===== Source data
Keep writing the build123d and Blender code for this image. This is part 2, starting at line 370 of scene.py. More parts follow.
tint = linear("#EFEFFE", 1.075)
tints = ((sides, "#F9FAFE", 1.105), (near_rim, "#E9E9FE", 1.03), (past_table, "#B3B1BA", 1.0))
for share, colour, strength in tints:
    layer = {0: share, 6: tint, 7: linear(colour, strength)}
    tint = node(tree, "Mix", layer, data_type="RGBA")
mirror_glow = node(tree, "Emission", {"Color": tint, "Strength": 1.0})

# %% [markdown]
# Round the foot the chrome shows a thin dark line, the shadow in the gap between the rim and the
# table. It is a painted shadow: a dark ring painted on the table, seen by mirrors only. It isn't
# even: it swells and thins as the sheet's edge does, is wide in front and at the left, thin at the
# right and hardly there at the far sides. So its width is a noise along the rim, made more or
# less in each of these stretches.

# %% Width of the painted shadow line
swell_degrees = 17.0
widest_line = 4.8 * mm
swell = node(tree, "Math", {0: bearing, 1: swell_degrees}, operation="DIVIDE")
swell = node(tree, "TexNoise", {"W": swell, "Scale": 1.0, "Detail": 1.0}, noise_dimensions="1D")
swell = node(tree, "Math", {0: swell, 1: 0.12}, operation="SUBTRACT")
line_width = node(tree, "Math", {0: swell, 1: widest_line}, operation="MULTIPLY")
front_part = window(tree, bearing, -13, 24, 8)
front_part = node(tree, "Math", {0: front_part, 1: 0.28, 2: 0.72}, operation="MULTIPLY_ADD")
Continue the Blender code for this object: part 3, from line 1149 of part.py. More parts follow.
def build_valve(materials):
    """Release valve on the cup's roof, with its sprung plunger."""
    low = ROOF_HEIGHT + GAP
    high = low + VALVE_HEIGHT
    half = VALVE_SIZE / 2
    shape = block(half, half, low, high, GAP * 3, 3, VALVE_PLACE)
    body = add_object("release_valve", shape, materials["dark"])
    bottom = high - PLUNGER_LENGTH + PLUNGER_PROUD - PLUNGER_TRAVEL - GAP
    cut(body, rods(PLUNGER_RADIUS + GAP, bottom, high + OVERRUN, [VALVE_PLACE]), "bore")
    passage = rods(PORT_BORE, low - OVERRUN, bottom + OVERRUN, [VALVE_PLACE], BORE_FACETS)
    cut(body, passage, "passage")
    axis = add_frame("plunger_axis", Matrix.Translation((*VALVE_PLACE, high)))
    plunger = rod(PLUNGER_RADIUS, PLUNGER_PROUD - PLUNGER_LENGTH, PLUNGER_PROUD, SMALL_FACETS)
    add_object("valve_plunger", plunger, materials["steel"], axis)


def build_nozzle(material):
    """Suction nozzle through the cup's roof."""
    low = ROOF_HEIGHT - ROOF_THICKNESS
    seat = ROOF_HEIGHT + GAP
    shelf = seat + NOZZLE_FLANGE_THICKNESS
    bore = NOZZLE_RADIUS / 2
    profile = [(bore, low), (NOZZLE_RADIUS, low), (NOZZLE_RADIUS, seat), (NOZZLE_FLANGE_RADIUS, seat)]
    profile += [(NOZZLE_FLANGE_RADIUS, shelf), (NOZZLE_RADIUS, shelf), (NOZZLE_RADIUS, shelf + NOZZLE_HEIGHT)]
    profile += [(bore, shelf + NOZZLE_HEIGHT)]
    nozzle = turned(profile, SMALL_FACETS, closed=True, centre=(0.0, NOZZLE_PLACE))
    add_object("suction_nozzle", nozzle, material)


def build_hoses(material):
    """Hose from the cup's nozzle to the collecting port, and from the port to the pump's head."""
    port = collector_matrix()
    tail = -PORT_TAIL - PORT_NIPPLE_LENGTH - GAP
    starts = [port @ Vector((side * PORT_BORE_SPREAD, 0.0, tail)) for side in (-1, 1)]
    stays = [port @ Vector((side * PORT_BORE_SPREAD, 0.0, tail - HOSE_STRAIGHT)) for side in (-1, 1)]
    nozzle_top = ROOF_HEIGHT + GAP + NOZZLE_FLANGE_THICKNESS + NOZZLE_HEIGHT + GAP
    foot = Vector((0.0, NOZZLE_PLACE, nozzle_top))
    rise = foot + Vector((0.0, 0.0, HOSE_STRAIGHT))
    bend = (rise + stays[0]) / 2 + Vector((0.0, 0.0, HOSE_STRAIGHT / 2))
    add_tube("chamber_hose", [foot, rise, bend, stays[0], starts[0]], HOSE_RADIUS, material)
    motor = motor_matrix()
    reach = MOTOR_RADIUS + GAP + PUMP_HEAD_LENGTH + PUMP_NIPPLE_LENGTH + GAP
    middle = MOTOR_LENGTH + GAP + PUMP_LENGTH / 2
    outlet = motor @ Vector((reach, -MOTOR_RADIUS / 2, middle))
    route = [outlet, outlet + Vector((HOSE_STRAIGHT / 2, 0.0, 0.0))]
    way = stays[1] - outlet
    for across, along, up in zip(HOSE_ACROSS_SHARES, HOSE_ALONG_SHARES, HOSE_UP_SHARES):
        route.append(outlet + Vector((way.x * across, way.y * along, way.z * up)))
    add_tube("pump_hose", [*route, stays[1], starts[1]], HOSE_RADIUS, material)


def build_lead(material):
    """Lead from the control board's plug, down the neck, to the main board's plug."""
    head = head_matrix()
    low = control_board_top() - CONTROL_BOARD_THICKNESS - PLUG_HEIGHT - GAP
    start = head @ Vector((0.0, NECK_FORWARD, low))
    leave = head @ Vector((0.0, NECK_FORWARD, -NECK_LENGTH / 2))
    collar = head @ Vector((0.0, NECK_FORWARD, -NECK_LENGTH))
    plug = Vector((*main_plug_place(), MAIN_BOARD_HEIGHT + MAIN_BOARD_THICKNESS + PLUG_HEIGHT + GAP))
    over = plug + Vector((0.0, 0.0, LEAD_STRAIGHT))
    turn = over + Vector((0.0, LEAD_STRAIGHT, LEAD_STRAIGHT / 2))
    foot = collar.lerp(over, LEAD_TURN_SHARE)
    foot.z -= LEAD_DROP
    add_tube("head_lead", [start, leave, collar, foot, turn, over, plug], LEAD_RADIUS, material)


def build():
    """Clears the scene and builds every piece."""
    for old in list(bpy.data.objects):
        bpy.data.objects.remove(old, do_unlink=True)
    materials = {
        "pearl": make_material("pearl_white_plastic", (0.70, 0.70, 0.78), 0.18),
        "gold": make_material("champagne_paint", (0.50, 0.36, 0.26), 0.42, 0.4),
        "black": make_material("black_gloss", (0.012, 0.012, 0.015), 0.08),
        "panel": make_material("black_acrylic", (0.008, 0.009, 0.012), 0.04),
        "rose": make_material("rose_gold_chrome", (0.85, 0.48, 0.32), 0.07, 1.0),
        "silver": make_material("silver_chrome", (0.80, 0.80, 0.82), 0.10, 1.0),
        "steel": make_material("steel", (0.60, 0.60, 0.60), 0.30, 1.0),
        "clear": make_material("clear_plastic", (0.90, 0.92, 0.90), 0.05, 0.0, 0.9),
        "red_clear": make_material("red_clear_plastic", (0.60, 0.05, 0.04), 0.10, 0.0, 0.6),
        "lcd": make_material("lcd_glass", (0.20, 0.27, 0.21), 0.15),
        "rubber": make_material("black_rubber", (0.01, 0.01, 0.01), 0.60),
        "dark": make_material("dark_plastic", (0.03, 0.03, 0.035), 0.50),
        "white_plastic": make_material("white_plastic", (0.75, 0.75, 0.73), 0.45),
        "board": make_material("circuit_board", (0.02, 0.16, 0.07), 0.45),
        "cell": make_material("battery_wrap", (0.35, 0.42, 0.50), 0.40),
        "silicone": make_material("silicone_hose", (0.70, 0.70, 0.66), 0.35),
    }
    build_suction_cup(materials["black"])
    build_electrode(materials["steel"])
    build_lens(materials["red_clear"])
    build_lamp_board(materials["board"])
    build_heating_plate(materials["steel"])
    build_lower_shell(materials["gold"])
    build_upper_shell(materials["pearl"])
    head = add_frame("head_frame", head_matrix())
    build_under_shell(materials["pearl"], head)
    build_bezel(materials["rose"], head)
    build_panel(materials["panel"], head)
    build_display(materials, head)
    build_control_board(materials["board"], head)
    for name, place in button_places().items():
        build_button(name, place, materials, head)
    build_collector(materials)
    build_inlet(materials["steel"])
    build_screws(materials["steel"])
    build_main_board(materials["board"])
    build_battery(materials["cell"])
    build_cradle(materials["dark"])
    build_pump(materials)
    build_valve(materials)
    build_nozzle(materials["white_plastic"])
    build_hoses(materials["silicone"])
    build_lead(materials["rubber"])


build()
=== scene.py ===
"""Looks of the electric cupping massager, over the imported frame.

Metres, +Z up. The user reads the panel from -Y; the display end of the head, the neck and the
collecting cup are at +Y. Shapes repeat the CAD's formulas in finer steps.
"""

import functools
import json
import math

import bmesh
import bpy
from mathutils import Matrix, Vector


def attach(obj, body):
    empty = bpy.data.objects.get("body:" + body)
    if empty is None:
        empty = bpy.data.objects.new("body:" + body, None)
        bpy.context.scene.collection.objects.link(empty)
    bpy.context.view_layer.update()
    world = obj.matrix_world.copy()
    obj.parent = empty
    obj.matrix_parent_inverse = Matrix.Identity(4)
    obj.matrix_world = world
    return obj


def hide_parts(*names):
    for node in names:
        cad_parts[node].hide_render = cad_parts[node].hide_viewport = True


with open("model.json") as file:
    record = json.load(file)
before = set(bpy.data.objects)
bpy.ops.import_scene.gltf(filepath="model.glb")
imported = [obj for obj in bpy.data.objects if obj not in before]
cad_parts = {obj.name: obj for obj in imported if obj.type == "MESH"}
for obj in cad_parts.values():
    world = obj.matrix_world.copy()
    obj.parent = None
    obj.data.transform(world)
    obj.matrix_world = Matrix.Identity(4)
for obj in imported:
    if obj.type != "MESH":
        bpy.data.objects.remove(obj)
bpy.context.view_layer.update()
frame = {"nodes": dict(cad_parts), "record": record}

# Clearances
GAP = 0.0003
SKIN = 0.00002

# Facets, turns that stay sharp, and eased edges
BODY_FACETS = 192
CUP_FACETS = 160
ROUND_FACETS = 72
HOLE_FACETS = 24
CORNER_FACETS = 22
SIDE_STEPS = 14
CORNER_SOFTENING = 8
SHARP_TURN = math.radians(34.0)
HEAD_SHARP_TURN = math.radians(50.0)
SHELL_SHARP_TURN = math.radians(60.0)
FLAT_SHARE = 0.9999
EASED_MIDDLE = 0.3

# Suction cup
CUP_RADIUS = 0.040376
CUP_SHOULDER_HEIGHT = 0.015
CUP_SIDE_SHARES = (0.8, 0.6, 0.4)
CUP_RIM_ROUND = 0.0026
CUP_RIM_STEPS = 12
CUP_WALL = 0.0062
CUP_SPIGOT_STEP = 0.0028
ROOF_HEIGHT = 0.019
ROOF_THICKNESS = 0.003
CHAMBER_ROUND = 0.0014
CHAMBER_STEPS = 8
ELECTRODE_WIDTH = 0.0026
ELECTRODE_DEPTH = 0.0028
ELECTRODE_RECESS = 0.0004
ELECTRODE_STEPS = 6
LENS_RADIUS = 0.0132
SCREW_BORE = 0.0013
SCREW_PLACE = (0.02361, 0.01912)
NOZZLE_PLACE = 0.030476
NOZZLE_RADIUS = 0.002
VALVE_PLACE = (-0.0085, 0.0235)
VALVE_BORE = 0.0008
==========
▶ [Written task]: Going down the listing above, begin printing at the line with "build_pump(materials)" and finish with the line with "obj.matrix_parent_inverse = Matrix.Identity(4)", exactly as they appear.

▶ [Result]:
    build_pump(materials)
    build_valve(materials)
    build_nozzle(materials["white_plastic"])
    build_hoses(materials["silicone"])
    build_lead(materials["rubber"])


build()
=== scene.py ===
"""Looks of the electric cupping massager, over the imported frame.

Metres, +Z up. The user reads the panel from -Y; the display end of the head, the neck and the
collecting cup are at +Y. Shapes repeat the CAD's formulas in finer steps.
"""

import functools
import json
import math

import bmesh
import bpy
from mathutils import Matrix, Vector


def attach(obj, body):
    empty = bpy.data.objects.get("body:" + body)
    if empty is None:
        empty = bpy.data.objects.new("body:" + body, None)
        bpy.context.scene.collection.objects.link(empty)
    bpy.context.view_layer.update()
    world = obj.matrix_world.copy()
    obj.parent = empty
    obj.matrix_parent_inverse = Matrix.Identity(4)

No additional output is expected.